I am just tired of everything. A company I applied to work with after an interview, went online to check my profile and saw some of the pro-gay contents I shared. They concluded I was gay and that their director is a pastor and won’t let me work with them. So therefore they won’t be offering me the job opportunity. This they sent to me in a text message.

In a response to Victor’s support request, the counselor stated that it was completely normal for him to feel disappointed and frustrated as a result of his experience. The counselor went ahead to suggest a few things, such as exercise, expectation management, distraction with hobbies and other activities, etc.
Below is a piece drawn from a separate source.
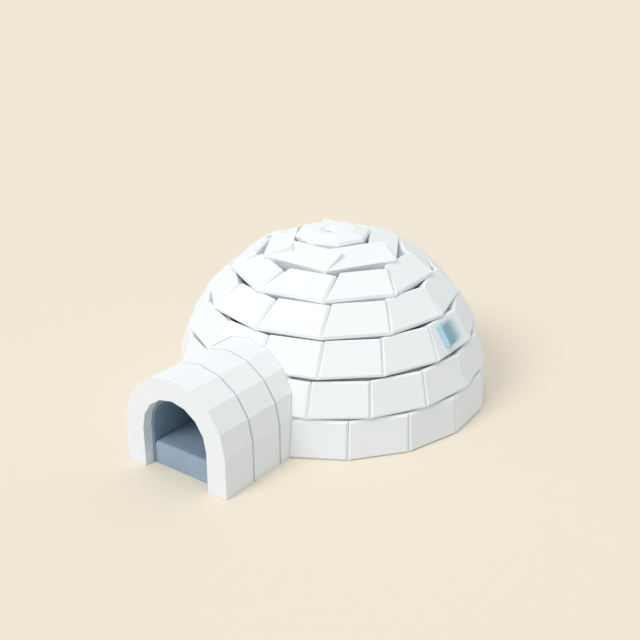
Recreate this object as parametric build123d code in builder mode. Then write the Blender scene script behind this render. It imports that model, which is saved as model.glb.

So far, Victor seems to be feeling better but still receiving support.

Bisexual man says ex-girlfriend is blackmailing him

Elijah, a 28-year old Nigerian bisexual man currently residing in Lagos, is living in fear as his ex-girlfriend is threatening to expose him if he doesn’t get back to her. In his support request, he wrote:

How can I manage this situation? I dated this girl for over nine months before we broke up due to the fact that she was very disrespectful. A few months after, I met this guy and we started dating. I don’t know how this girl managed to find out about my current relationship, and since then, she’s been sending me threatening messages saying that she’ll tell everyone close to me that I am gay including my boss. Please, how I do deal with this problem?

In a response to Elijah’s request, the counselor stated clearly that he was being blackmailed. The counselor suggested that the best way to deal with such a complex issue was to get in touch with an LGBT-friendly organization for further advice and possible action.

Upon Elijah’s request, he was referred to a Lagos-based LGBT organization that is now working with him to see how best to deal with the issue.